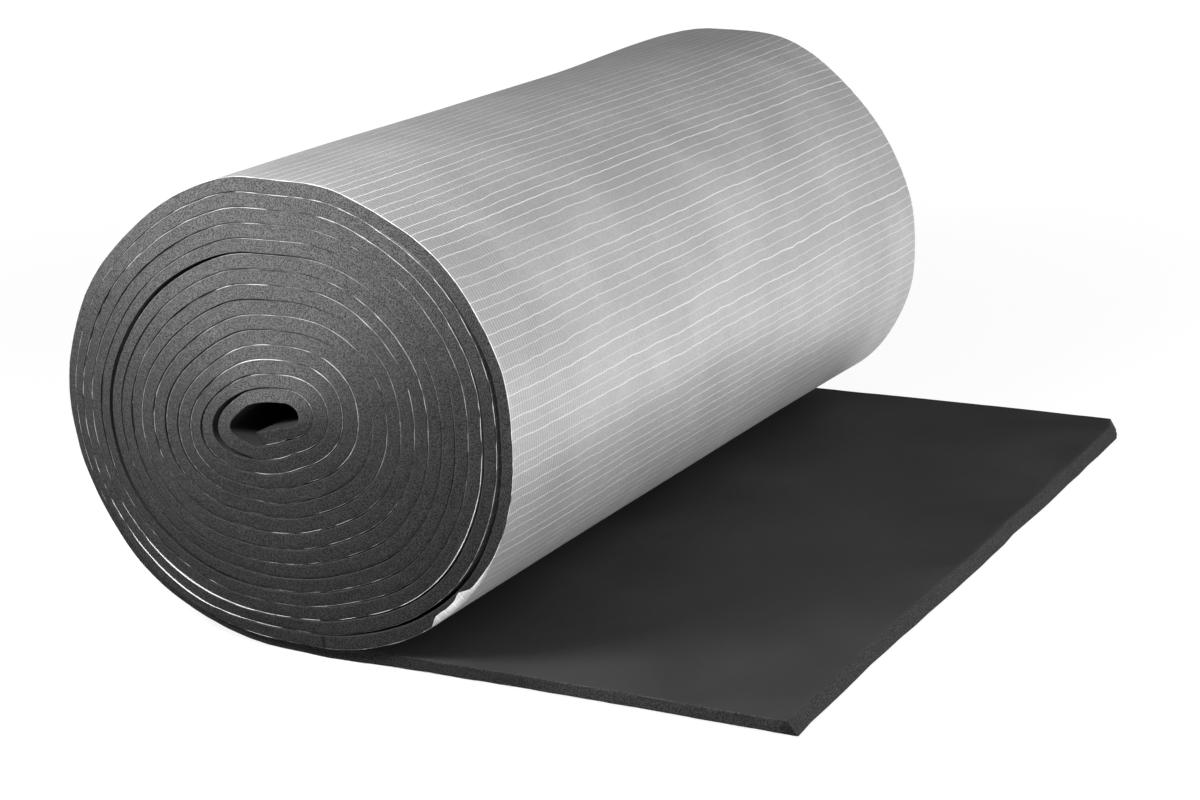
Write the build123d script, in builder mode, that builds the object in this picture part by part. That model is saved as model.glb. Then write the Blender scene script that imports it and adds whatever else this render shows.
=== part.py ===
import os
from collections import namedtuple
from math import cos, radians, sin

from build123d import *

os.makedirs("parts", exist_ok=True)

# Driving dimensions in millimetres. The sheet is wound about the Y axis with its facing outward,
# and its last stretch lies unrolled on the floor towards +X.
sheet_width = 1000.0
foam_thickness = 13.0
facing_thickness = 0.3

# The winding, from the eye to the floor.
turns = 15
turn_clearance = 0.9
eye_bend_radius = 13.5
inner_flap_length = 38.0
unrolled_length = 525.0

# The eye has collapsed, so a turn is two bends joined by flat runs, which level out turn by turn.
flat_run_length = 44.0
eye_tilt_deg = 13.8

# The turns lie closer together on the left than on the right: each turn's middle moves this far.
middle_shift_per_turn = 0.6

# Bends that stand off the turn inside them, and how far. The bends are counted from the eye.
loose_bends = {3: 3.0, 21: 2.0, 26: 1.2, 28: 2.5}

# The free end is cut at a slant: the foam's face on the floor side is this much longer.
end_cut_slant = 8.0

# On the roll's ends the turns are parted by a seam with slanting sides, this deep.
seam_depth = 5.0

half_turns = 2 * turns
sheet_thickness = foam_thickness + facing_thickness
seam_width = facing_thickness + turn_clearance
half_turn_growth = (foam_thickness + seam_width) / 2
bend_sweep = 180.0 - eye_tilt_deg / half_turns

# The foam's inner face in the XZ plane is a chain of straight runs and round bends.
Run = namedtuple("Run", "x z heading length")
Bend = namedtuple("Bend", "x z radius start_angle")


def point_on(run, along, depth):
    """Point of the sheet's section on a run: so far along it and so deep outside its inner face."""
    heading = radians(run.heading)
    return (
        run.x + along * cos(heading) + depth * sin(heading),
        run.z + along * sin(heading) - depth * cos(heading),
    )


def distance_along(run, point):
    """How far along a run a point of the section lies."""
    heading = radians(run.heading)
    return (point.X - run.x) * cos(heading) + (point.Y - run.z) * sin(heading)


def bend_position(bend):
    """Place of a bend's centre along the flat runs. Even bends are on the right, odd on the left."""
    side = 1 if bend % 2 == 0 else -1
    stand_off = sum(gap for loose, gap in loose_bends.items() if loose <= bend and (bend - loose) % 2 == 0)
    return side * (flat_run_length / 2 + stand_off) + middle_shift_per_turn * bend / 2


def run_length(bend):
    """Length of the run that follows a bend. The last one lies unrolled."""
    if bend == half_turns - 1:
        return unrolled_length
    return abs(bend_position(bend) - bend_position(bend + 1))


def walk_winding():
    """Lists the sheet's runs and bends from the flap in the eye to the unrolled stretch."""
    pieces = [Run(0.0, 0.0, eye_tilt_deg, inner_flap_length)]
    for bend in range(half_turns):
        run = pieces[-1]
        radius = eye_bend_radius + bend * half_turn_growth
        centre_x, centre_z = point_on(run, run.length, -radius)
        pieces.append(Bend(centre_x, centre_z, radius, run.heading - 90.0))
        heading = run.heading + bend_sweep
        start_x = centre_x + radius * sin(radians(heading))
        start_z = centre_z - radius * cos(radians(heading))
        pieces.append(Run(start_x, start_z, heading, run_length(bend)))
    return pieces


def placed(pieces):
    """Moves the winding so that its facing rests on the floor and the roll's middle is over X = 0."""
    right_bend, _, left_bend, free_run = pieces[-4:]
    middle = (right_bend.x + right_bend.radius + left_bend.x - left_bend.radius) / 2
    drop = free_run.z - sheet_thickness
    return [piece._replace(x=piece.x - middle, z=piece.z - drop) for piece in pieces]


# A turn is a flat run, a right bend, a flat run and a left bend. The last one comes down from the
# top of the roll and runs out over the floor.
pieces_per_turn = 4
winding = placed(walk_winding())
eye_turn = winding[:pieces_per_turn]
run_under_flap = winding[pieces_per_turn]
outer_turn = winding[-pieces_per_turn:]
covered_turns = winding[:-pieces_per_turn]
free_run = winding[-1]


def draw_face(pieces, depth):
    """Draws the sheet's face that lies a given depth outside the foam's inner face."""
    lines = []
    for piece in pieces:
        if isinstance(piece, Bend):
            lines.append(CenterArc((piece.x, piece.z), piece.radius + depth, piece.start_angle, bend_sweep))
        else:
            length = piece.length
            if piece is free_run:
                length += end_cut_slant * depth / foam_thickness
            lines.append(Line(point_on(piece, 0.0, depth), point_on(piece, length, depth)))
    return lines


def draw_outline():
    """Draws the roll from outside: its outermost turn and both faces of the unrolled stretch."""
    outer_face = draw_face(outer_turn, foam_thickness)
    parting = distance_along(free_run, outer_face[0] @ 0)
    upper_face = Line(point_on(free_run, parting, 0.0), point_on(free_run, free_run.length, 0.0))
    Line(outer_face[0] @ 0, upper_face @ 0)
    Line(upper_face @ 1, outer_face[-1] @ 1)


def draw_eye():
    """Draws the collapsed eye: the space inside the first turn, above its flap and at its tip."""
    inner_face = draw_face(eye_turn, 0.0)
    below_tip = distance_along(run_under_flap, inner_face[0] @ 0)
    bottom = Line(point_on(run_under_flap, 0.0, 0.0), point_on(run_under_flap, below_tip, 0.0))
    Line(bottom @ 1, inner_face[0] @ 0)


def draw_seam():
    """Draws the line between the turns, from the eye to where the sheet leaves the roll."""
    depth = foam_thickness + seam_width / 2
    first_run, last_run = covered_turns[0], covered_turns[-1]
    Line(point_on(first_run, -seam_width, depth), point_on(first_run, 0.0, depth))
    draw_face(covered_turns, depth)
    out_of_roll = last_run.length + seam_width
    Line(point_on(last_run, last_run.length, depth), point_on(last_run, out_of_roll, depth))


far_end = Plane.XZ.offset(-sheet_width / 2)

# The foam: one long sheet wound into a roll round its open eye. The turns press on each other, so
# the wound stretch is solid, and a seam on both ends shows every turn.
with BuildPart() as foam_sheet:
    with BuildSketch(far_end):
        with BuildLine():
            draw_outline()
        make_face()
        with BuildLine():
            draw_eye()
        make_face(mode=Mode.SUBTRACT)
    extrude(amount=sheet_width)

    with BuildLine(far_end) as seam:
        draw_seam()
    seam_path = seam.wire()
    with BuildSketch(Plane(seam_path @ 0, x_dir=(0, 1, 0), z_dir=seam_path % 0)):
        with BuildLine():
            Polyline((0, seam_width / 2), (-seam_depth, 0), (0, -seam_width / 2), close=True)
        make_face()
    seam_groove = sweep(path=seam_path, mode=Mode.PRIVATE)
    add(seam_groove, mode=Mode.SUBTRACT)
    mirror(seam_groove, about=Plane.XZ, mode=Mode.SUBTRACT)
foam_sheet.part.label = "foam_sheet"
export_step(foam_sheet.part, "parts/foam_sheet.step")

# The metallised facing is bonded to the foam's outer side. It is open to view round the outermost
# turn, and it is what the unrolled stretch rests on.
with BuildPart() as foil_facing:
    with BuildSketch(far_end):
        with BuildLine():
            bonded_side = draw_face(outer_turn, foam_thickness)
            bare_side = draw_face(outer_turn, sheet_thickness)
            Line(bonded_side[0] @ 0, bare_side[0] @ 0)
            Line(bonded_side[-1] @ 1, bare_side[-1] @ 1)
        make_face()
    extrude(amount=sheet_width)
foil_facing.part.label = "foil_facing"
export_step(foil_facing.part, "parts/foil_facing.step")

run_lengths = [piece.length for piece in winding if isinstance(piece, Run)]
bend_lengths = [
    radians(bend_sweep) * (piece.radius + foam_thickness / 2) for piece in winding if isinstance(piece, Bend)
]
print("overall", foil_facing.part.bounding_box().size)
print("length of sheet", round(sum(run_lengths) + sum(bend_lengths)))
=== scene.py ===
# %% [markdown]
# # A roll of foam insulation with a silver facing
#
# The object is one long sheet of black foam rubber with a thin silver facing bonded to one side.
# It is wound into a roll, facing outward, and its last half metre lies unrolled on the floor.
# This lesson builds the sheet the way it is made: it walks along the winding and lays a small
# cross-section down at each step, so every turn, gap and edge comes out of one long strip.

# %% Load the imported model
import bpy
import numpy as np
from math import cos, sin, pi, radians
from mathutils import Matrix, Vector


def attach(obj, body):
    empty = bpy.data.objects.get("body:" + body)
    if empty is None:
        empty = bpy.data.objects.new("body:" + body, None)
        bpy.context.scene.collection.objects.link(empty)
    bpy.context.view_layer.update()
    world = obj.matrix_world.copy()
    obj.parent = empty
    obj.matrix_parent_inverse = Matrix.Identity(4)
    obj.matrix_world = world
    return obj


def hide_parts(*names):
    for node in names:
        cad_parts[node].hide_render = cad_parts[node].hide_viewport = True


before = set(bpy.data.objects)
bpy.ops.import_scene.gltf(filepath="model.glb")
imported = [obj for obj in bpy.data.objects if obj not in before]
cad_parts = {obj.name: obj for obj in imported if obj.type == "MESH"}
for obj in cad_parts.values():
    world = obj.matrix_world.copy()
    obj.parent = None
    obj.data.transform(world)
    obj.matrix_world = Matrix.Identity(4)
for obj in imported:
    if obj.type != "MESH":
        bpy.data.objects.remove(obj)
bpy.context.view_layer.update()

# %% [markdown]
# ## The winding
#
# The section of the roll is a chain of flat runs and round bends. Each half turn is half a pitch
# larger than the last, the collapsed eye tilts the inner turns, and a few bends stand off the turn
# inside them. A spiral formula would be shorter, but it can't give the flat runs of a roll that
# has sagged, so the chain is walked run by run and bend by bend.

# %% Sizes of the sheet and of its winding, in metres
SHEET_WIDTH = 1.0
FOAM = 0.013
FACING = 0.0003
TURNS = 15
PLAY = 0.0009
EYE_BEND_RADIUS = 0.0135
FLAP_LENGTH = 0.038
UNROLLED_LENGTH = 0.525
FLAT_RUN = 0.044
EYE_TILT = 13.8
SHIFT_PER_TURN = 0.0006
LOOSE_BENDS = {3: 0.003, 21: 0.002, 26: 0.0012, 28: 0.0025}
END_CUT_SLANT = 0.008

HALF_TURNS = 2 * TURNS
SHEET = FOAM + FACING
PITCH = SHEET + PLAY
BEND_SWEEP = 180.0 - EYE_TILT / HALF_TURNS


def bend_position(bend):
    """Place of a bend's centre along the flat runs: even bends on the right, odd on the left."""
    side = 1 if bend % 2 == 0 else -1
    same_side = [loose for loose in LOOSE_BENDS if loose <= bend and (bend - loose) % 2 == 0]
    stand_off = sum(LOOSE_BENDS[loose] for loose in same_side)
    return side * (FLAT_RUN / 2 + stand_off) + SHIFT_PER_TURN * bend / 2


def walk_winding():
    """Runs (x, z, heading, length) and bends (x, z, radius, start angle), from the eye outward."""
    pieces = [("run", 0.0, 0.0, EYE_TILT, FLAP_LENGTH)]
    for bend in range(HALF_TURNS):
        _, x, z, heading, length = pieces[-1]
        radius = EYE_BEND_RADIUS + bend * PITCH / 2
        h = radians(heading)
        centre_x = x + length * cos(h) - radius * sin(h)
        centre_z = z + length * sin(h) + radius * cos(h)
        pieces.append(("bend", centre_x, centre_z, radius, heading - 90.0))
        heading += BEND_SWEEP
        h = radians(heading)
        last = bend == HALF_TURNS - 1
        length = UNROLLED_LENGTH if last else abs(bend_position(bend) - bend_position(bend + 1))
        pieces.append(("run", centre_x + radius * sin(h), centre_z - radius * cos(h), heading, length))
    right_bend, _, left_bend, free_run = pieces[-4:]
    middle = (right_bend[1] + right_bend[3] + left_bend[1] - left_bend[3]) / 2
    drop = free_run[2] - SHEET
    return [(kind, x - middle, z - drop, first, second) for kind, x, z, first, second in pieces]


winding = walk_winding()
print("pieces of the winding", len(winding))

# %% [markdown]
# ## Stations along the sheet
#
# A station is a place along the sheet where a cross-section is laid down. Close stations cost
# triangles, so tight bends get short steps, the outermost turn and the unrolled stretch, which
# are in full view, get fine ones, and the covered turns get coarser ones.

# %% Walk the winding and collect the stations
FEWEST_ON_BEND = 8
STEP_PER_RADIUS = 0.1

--

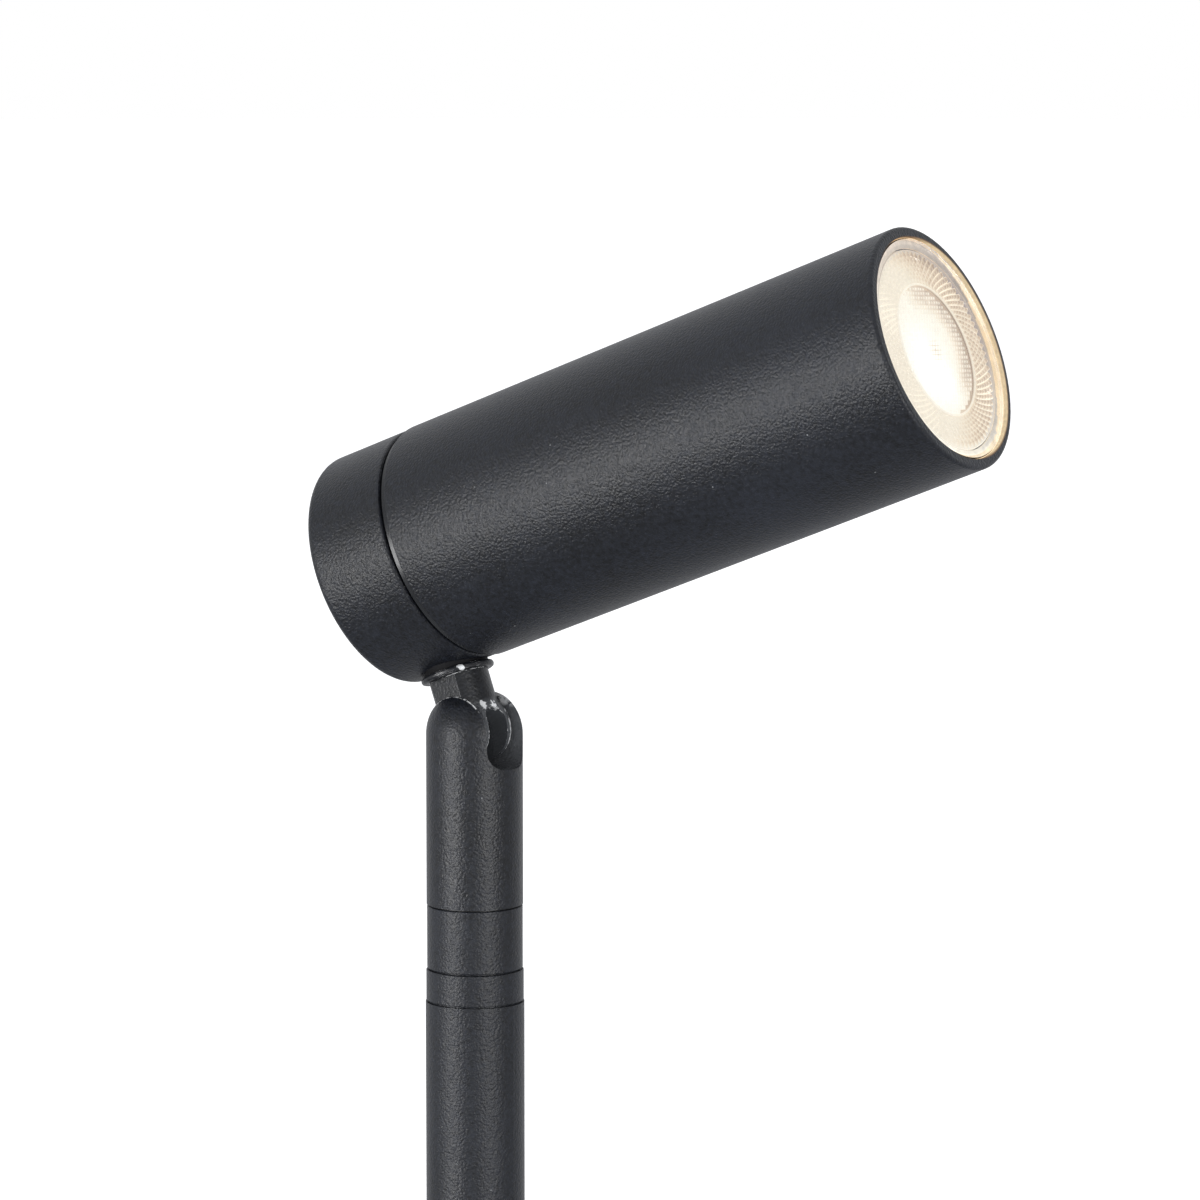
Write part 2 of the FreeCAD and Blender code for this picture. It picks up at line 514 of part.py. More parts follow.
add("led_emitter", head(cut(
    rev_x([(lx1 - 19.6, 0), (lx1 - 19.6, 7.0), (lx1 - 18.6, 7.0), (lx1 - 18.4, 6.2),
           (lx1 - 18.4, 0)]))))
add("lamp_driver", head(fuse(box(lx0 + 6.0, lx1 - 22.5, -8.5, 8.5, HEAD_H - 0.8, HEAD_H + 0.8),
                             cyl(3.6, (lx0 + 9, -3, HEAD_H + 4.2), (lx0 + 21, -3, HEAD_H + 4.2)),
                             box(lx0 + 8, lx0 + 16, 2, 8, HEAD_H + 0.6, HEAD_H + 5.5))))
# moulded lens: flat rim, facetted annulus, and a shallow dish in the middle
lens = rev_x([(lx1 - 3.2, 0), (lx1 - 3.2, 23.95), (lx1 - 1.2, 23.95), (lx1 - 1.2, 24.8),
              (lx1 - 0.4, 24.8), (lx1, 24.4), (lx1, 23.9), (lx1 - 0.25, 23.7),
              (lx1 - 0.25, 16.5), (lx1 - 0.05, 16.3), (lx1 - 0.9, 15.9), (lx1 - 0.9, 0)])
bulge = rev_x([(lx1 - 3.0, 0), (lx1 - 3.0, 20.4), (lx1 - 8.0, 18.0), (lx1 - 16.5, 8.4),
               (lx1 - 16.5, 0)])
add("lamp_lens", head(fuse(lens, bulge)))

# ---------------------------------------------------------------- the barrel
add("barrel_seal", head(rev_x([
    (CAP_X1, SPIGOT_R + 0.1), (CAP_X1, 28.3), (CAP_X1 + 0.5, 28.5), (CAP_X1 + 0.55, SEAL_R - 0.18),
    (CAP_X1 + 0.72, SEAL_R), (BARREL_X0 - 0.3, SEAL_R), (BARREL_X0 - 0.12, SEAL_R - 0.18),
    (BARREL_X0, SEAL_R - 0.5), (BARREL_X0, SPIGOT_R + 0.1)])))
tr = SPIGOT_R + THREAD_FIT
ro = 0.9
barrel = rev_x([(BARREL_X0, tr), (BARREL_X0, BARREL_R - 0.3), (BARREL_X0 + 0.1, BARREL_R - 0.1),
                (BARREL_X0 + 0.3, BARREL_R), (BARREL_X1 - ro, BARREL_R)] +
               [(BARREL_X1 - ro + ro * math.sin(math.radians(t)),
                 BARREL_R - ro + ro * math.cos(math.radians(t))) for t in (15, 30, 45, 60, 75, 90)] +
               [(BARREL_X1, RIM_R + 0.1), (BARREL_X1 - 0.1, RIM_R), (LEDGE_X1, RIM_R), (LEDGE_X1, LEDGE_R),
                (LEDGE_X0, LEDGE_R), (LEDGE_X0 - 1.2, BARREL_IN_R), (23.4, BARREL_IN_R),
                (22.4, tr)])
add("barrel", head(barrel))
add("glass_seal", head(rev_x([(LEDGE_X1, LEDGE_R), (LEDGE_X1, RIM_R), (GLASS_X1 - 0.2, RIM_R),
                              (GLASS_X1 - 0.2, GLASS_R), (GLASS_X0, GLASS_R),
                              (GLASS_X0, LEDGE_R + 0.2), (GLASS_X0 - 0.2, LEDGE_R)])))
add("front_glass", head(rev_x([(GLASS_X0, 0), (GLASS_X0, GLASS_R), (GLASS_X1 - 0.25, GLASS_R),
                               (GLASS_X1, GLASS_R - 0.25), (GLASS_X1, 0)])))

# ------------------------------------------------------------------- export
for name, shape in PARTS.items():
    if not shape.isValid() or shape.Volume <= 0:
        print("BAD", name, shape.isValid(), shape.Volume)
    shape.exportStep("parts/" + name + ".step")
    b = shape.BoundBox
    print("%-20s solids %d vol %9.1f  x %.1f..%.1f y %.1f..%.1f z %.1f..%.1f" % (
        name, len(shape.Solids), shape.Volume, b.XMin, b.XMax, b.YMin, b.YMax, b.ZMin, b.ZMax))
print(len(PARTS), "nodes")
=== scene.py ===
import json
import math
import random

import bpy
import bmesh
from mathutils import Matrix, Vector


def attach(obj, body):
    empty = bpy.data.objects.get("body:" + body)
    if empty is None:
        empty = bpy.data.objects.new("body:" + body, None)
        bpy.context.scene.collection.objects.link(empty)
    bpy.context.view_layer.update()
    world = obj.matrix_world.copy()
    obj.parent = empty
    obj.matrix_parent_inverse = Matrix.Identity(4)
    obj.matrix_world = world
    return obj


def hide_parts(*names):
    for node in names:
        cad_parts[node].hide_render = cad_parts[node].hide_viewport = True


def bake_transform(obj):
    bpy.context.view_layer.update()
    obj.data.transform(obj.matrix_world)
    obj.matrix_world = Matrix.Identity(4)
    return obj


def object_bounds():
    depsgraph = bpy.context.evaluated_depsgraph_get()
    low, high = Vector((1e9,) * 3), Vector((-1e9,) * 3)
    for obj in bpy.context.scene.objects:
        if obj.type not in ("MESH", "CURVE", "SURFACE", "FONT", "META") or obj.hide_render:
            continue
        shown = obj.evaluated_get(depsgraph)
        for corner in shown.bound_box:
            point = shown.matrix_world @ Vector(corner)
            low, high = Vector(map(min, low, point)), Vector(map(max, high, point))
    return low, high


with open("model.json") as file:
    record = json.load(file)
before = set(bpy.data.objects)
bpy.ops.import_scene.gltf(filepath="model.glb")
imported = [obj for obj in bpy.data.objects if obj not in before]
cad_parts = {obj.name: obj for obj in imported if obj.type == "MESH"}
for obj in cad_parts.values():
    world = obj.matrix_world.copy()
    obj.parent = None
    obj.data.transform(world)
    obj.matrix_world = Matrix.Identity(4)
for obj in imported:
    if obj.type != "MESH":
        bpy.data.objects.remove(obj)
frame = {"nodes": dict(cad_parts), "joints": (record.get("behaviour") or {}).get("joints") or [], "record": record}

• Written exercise
Print, without alteration, the lines from the line with "Line(bonded_side[0] @ 0, bare_side[0]" to the line with "# cross-section down". Include both of them, and omit every other line.

• Solution
            Line(bonded_side[0] @ 0, bare_side[0] @ 0)
            Line(bonded_side[-1] @ 1, bare_side[-1] @ 1)
        make_face()
    extrude(amount=sheet_width)
foil_facing.part.label = "foil_facing"
export_step(foil_facing.part, "parts/foil_facing.step")

run_lengths = [piece.length for piece in winding if isinstance(piece, Run)]
bend_lengths = [
    radians(bend_sweep) * (piece.radius + foam_thickness / 2) for piece in winding if isinstance(piece, Bend)
]
print("overall", foil_facing.part.bounding_box().size)
print("length of sheet", round(sum(run_lengths) + sum(bend_lengths)))
=== scene.py ===
# %% [markdown]
# # A roll of foam insulation with a silver facing
#
# The object is one long sheet of black foam rubber with a thin silver facing bonded to one side.
# It is wound into a roll, facing outward, and its last half metre lies unrolled on the floor.
# This lesson builds the sheet the way it is made: it walks along the winding and lays a small
# cross-section down at each step, so every turn, gap and edge comes out of one long strip.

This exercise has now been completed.